The rest feels pretty much like any other Ubisoft game, the world filled with optional activities — most of which you’ve seen before — when you’re not working through the story. The obligatory augmented reality and QR code games put in an appearance, the latter one of the Riddler’s line-of-sight matching puzzles lifted from the Batman Arkham series. There’s Assassin’s Creed‘s city tour mini-game as well as the same old towers you’ll have to breach to unlock regional content. You can follow side-investigations down their little rabbit holes, intercept convoys, thwart random crimes, infiltrate gang hideouts, play chess, and of course buy clothes and weapons and crafting supplies that’ll let you jury rig IEDs and grenades or scramble police scans.

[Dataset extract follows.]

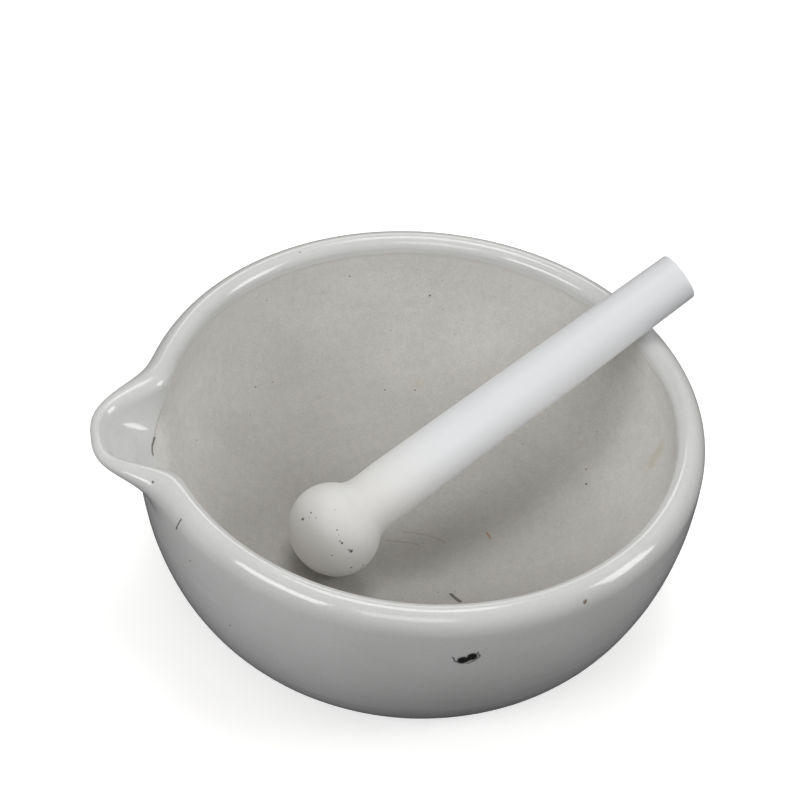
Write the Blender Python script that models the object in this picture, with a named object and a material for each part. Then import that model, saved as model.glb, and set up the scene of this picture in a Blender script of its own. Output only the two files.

But even there, the stuff that sounds cool is just technospeak for old school gameplay shenanigans. Take blackouts, which cut the power to parts of the city and give you a chance to get away from your opponents. Entire skyscrapers go dark when you do this, flickering to blackness for half a minute, which looks cool, but in the end it’s a getaway gimmick. You might as well be tossing a smoke pellet.

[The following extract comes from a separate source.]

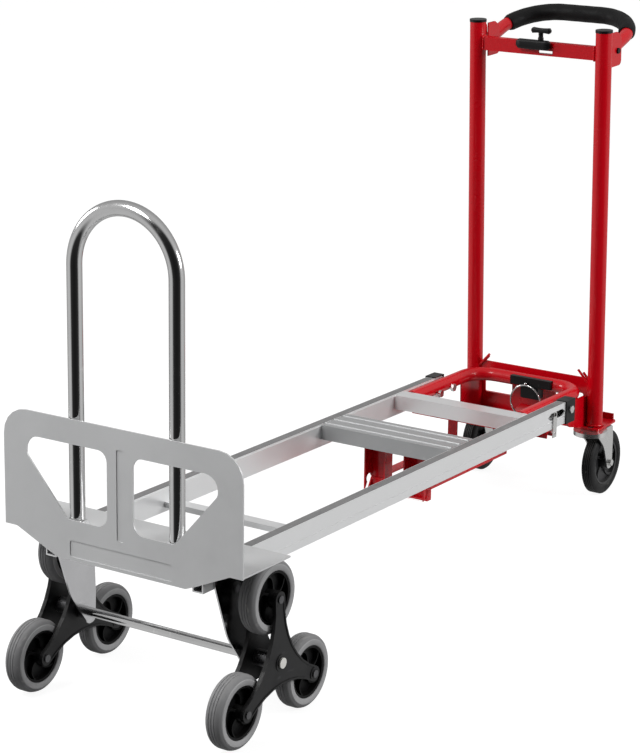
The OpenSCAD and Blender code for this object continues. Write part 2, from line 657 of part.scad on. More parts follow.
tube_x = deck_x(u_cross, u_tube_w);
tube_z = deck_up(u_cross, u_tube_w);
block_reach = 19;
module ring_housing() color(dark) place() translate([tube_x, ring_y, tube_z]) difference() {
    union() {
        translate([-block_reach, -46, -6]) cube([10, 92, 17.5]);
        translate([-block_reach, -18, -31]) cube([22, 40, 26]);
    }
    rod_y(0, 0, u_tube_d / 2 + seat_gap, -60, 60);
    translate([-30, ring_off, 0]) rotate([0, 90, 0]) cylinder(r = 2 + run_gap, h = 30 - u_tube_d / 2 - 1, $fn = 32);
}
ring_x = tube_x - block_reach - 3.8;
module pull_ring() color(bright) place() translate([ring_x, ring_y + ring_off, 0]) {
    translate([0, 0, tube_z - ring_r - ring_wire - 1.4]) rotate([0, 90, 0])
        rotate_extrude($fn = 96) translate([ring_r, 0]) circle(r = ring_wire, $fn = 24);
    translate([-1, 0, tube_z]) rotate([0, 90, 0]) cylinder(r = 2, h = 8.5, $fn = 32);
    translate([-1, 0, tube_z]) sphere(r = 3.4, $fn = 32);
}

module lock_pin(s) color(bright) deck() scale_y(s) {
    rod_y(lock_u, pivot_w, lock_r, u_half - u_tube_d / 2 - 8, rail_in - lock_tip);
    rod_y(lock_u, pivot_w, lock_r + 3, u_half - u_tube_d / 2 - 10, u_half - u_tube_d / 2 - 5);
}
module lock_pin_left() lock_pin(1);
module lock_pin_right() lock_pin(-1);

// Spring latch on the crossbar

module latch_body() color(dark) place() difference() {
    translate([bar_front - 14 - seat_gap, latch_y - 37, bar_bottom + 12]) cube([14, 75, 19]);
    translate([bar_front - 7, latch_y - 16, bar_bottom]) cylinder(r = 4 + run_gap, h = 50, $fn = fine);
}
module latch_knob() color(dark) place() translate([bar_front - 7, latch_y - 16, 0]) {
    translate([0, 0, bar_bottom + 14]) cylinder(r = 4, h = 32, $fn = fine);
    translate([-6, -22, bar_bottom + 44]) cube([12, 42, 12]);
}

// Casters

module at_caster(s) place() scale_y(s) translate([swivel_x, swivel_y, 0]) children();
fork_top = base_z - plate_t - 0.4;
fork_pts = rounded([[caster_trail - 9, caster_z - 12], [caster_trail + 9, caster_z - 12],
    [caster_trail + 12, fork_top - 30], [caster_trail + 10, fork_top - 4], [-12, fork_top - 4],
    [caster_trail - 26, fork_top - 40]], [9, 9, 40, 4, 3, 60]);

module caster_fork(s) color([0.8, 0.8, 0.79]) at_caster(s) {
    difference() {
        union() {
            for (k = [0, 1]) mirror([0, k, 0]) plate_y(fork_pts, fork_half, fork_half + fork_t);
            translate([-18, -fork_half - fork_t, fork_top - 6]) cube([caster_trail + 24, 2 * (fork_half + fork_t), 3]);
            translate([0, 0, fork_top - 9]) cylinder(r = head_r, h = 9, $fn = fine);
            cylinder_at(kingpin_r, fork_top - 1, base_z - 0.2);
        }
        rod_y(caster_trail, caster_z, caster_d / 2 + 1.5, -fork_half, fork_half);
        rod_y(caster_trail, caster_z, 4 + seat_gap, -40, 40);
    }
    rod_y(caster_trail, caster_z, 4, -fork_half - fork_t - 3, fork_half + fork_t + 3);
    for (k = [0, 1]) mirror([0, k, 0])
        hex_y(caster_trail, caster_z, 7, fork_half + fork_t + seat_gap, fork_half + fork_t + 5);
}
module cylinder_at(r, z0, z1) translate([0, 0, z0]) cylinder(r = r, h = z1 - z0, $fn = fine);
module caster_fork_left() caster_fork(1);
module caster_fork_right() caster_fork(-1);

module caster_wheel(s) color([0.12, 0.12, 0.13]) at_caster(s) translate([caster_trail, 0, caster_z]) {
    tyre(caster_d / 2, 40, caster_w, 5);
    spoked_hub(40 - seat_gap, caster_w - 3, 14, fork_half - side_gap, 4 + run_gap, 5);
}
module caster_wheel_left() caster_wheel(1);
module caster_wheel_right() caster_wheel(-1);

rail_left();
rail_right();
front_rung();
ribbed_step();
rear_rung();
toe_plate();
loop_lugs();
loop_pins();
toe_loop();
axle_bracket_left();
axle_bracket_right();
main_axle();
axle_caps();
deck_bolts();
rail_end_caps();
under_frame();
under_frame_links();
pivot_bolts();
spider_outer_left();
spider_inner_left();
wheel_pins_left();
spider_outer_right();
spider_inner_right();
wheel_pins_right();
tyre_top_left();
tyre_front_left();
tyre_rear_left();
tyre_top_right();
tyre_front_right();
tyre_rear_right();
hub_top_left();
hub_front_left();
hub_rear_left();
hub_top_right();
hub_front_right();
hub_rear_right();
u_tube();
base_plate();
back_plate();
corner_webs();
strap_prongs();
post_left();
post_right();
post_caps();
crossbar();
bow_brackets();
bow_handle();
bow_bolts();
foam_grip();
ring_housing();
pull_ring();
lock_pin_left();
lock_pin_right();
latch_body();
latch_knob();
caster_fork_left();
caster_fork_right();
caster_wheel_left();
caster_wheel_right();
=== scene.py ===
import math
import bmesh
import bpy
from mathutils import Matrix, Vector


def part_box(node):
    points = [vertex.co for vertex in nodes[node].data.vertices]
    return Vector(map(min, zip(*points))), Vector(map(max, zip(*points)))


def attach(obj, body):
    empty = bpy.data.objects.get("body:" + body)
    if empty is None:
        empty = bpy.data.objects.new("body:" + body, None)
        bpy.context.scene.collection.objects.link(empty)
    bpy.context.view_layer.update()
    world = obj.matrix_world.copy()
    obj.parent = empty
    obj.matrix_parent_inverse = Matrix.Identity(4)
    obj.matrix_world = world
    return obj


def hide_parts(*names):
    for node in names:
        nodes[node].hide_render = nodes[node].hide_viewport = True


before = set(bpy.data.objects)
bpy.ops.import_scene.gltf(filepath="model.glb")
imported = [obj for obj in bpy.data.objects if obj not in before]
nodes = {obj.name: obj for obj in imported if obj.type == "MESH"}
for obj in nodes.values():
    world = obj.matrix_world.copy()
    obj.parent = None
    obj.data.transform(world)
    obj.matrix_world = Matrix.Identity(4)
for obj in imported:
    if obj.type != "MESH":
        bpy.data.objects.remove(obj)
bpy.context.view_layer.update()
scene = bpy.context.scene
print("stage: frame loaded,", len(nodes), "parts")

# camera, floor and light

cameraSetup = {"place": (-3.5238, -2.2568, 1.6746), "yaw": 34.0, "down": 17.1, "roll": -0.6, "lens": 115.5}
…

That leaves the game’s hybrid online modes, which let you invade other players’ game sessions and try to tail them for a period of time unobserved, or race against them, or play a timed game of hide-and-seek, or compete on teams to find a hidden object. You’ve seen most of that in games before, too, but it’s done unusually well and white-knuckled here, the game wisely forcing you to risk all or nothing: You either have online mode enabled, slowly accruing (or losing) notoriety points that unlock new skills while remaining vulnerable to invasion at any time, or you have it off, which zeroes out your notoriety point tally.

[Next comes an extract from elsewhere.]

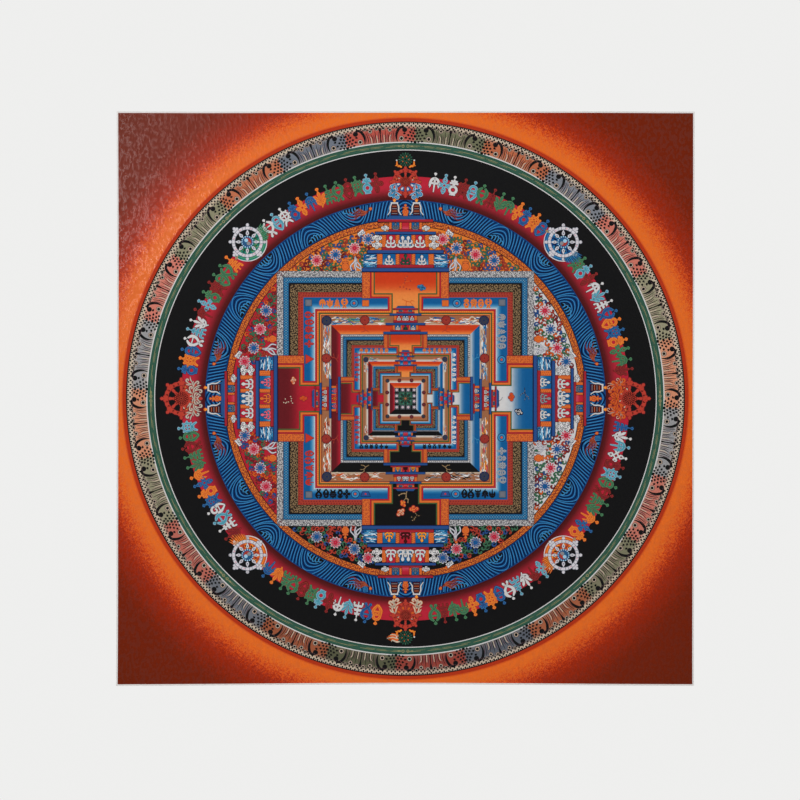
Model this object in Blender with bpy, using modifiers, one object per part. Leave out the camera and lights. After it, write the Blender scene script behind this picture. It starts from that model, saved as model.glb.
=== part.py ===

It’s just a shame that so much about Watch Dogs feels like Ubisoft playing catchup to Rockstar — like a cover band with one or two originals. City homage games might as well be their own genre now, but they’ll need more than car chases and gunplay and clothing stores and weapon shops and all their little lookalike diversions if we don’t want “open-world” to become another pejorative term we use to express our boredom with a genre, like “first-person shooter.”